The field guidance tours are also a way for Kim to remind the various locales that they cannot escape the authority of the central government. The trips to remote fertilizer plants and duck farms help to counter growing regional economic autonomy.

TEARS, TYRES AND GUNS

"The mass media give news of Kim Jong-il's on-spot guidance almost every day. Upon the news, the servicepersons and working people of all strata in the DPRK (North Korea) are always deeply moved," the North's official KCNA news agency said in August.

North Korea's official media is not topical when it comes to Kim. His rare overseas trips are reported only after they are over and Kim has safely returned to Pyongyang.

There have been no reports about what Kim did in response to floods in August that killed hundreds and wiped out crops in the impoverished state, or what he thinks about recent progress in international talks to end his state's nuclear arms program.

But there have been numerous visits, including reports this week of one to attend a military song show.

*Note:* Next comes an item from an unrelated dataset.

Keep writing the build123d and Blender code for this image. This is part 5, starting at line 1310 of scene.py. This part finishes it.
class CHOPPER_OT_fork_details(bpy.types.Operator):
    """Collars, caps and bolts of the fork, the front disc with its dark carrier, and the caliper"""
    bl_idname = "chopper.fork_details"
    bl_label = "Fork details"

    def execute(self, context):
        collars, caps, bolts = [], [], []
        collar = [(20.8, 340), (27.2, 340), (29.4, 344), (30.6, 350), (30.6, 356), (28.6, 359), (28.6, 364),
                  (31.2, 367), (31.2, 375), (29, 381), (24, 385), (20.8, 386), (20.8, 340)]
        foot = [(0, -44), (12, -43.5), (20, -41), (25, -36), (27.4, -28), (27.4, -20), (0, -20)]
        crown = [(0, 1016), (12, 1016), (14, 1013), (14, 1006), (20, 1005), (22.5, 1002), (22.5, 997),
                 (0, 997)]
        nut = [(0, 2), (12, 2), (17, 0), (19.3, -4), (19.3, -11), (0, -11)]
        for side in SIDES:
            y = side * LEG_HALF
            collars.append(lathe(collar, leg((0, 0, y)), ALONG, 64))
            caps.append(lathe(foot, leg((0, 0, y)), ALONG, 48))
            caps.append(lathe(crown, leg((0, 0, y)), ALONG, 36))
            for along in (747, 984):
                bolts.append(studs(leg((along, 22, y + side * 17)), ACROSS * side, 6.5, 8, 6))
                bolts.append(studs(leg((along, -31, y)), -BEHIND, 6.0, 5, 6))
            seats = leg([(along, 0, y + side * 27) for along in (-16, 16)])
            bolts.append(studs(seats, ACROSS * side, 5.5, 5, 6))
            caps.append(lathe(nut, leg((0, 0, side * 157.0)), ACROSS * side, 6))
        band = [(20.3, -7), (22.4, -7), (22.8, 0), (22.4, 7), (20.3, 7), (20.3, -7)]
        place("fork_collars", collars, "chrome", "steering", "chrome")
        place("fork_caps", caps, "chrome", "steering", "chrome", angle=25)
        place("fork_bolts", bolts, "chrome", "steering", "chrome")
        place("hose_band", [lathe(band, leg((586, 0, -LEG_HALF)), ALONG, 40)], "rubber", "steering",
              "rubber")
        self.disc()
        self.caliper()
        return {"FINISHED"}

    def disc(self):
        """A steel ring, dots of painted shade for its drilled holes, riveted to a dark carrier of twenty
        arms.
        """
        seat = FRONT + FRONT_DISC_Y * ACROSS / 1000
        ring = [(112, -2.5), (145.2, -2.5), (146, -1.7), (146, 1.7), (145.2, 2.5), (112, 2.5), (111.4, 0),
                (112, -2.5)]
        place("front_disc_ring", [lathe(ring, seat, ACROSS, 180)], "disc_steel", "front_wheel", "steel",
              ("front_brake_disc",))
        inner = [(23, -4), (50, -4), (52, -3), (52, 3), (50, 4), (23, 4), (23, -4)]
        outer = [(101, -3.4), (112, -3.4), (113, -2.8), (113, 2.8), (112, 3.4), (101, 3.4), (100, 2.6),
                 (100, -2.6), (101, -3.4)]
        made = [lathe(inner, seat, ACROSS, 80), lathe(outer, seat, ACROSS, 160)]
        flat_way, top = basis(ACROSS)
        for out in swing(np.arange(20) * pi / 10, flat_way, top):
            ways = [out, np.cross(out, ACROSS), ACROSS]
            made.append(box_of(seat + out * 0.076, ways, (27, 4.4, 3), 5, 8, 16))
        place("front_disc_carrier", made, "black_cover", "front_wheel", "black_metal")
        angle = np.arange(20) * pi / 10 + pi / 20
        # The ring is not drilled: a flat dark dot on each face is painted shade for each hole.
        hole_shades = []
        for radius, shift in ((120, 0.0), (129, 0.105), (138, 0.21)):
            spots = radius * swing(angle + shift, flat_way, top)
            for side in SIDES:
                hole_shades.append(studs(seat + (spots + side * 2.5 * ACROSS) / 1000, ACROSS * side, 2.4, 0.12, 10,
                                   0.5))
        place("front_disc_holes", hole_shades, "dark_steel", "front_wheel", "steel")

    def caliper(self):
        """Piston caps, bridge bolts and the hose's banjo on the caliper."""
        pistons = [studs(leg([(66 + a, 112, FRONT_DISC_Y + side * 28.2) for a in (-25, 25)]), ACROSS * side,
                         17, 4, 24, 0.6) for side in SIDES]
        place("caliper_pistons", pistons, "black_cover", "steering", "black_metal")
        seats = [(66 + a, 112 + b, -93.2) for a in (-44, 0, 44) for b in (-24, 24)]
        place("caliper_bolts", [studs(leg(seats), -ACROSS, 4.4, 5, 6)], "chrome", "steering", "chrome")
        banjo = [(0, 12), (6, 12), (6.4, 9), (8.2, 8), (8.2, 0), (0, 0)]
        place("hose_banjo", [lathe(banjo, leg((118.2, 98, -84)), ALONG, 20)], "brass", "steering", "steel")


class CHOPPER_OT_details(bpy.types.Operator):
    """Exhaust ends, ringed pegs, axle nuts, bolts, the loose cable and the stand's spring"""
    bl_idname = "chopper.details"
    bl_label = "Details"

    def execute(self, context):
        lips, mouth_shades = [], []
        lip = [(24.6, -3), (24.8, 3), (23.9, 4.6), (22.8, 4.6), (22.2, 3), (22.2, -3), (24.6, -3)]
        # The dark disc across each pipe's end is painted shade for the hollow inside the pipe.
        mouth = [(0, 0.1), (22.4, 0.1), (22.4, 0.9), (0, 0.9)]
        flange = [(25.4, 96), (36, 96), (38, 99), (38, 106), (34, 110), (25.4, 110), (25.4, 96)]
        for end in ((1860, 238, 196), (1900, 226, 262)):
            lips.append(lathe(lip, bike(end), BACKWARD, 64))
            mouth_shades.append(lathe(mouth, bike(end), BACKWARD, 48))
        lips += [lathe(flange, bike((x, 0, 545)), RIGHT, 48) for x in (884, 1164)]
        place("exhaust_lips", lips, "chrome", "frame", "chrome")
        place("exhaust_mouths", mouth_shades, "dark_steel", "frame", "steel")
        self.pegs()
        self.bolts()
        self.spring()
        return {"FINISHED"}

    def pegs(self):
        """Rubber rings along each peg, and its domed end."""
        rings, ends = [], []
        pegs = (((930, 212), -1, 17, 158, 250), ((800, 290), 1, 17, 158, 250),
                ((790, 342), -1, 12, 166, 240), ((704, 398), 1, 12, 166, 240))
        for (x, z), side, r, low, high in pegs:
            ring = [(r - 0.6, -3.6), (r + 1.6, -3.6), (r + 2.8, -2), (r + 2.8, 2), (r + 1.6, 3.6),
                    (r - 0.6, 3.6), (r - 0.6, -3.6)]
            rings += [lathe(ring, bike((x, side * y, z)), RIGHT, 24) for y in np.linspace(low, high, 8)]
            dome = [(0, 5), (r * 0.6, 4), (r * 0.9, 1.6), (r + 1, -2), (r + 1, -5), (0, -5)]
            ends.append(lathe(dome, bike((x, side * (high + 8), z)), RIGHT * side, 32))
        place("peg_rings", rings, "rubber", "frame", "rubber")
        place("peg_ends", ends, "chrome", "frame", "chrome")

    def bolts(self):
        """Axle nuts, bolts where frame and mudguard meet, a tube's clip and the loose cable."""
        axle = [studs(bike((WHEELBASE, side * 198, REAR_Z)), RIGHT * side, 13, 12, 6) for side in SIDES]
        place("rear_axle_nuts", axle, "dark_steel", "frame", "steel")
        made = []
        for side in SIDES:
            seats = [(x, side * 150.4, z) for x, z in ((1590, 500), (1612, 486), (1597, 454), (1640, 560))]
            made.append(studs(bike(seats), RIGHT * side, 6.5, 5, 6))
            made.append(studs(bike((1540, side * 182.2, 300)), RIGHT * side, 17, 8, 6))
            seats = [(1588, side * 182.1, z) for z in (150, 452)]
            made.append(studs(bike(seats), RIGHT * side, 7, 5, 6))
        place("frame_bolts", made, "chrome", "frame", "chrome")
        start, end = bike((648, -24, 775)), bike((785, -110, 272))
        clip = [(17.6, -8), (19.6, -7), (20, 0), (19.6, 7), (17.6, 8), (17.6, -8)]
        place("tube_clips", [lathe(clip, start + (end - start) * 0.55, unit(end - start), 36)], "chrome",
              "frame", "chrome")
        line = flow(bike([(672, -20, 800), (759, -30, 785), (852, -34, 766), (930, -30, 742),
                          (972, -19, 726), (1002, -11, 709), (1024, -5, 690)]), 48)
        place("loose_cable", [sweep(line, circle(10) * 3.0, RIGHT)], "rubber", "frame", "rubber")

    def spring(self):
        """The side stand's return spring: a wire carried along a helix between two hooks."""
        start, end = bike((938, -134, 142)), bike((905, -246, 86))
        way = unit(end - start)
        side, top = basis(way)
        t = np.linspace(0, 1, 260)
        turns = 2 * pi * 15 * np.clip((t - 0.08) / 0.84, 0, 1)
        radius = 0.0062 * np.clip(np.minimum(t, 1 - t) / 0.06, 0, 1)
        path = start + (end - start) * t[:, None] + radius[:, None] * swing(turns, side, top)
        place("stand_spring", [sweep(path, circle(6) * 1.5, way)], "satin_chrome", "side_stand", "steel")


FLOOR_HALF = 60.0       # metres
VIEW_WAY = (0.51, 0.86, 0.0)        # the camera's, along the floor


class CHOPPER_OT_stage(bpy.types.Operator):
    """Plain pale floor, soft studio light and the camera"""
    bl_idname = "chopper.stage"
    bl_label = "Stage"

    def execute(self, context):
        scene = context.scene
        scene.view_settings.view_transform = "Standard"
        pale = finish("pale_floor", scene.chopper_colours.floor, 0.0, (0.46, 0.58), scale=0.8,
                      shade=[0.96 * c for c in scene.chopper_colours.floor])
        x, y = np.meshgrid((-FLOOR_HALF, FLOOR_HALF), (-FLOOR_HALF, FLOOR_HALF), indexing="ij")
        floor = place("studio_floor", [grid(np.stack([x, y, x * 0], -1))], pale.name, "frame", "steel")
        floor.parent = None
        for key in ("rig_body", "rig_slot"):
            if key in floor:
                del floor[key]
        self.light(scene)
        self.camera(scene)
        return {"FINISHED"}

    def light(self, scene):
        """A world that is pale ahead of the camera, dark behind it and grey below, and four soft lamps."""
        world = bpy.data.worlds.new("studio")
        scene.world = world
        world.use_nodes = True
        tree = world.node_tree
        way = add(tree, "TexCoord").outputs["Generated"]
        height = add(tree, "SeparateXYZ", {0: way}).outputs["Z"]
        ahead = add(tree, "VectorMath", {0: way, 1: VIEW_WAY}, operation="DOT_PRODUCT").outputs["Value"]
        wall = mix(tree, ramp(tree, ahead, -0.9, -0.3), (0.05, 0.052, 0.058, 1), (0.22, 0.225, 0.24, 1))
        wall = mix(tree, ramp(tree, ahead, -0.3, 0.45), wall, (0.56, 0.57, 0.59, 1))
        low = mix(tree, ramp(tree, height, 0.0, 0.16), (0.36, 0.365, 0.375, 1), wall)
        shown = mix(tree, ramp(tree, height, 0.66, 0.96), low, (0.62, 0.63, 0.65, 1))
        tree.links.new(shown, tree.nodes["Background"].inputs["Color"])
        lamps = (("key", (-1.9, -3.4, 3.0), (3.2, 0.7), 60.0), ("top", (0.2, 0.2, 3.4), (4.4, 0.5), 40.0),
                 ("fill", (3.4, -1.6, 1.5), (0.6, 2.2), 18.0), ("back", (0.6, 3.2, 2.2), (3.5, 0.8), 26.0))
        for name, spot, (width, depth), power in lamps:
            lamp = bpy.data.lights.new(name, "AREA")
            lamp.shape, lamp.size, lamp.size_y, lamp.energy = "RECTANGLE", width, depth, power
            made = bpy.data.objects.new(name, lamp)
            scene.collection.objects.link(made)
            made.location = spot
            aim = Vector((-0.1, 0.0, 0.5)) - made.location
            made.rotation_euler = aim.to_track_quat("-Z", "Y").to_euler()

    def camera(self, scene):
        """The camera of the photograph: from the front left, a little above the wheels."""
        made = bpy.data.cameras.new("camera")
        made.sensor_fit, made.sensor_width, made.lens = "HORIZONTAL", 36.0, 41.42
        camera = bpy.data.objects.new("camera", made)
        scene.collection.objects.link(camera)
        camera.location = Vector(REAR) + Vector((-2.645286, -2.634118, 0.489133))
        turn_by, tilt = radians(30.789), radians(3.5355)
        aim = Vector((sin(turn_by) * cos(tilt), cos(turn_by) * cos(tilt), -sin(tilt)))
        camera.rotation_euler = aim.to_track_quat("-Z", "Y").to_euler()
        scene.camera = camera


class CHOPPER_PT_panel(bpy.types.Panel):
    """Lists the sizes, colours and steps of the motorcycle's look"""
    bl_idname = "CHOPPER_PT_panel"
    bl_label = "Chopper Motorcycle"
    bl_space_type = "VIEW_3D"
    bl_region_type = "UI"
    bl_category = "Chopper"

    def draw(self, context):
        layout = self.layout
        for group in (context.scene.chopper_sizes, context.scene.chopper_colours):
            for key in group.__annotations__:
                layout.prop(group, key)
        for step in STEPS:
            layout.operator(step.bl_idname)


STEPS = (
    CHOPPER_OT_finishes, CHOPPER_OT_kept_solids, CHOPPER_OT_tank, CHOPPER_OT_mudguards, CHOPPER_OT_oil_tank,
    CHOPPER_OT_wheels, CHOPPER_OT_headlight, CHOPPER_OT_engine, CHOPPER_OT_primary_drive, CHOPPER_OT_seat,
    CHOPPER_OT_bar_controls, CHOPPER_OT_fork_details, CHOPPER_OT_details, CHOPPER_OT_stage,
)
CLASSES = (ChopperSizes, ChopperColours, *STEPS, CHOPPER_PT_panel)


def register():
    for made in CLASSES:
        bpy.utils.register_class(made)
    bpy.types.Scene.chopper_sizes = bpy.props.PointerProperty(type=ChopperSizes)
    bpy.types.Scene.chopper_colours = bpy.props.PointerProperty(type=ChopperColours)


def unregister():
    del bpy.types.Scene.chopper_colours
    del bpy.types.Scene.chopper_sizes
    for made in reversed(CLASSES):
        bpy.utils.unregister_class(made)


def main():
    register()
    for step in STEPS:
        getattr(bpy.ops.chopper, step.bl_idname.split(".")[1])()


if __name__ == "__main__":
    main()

The field guidance reports usually come out several days after the event.

The visit reports may seem trite, even laughable, but some North Koreans are moved to tears by the trips.

The Dear Leader typically tours a museum devoted to the communist ideal at a place like a tire factory and comments about the importance to the economy of the modern and scientific plant -- which typically uses decades-old technology.

He then poses for pictures with top officials and leans back so his bulging belly presses against his jumpsuit. At military bases, he often leaves a machine gun and binoculars as presents.

"I think if we make fun of those things, then we are missing the point." Myers said.

"It is as if the government is trying to stress that he is on the go all the time, so that people get the impression that he is always close and always taking care of them."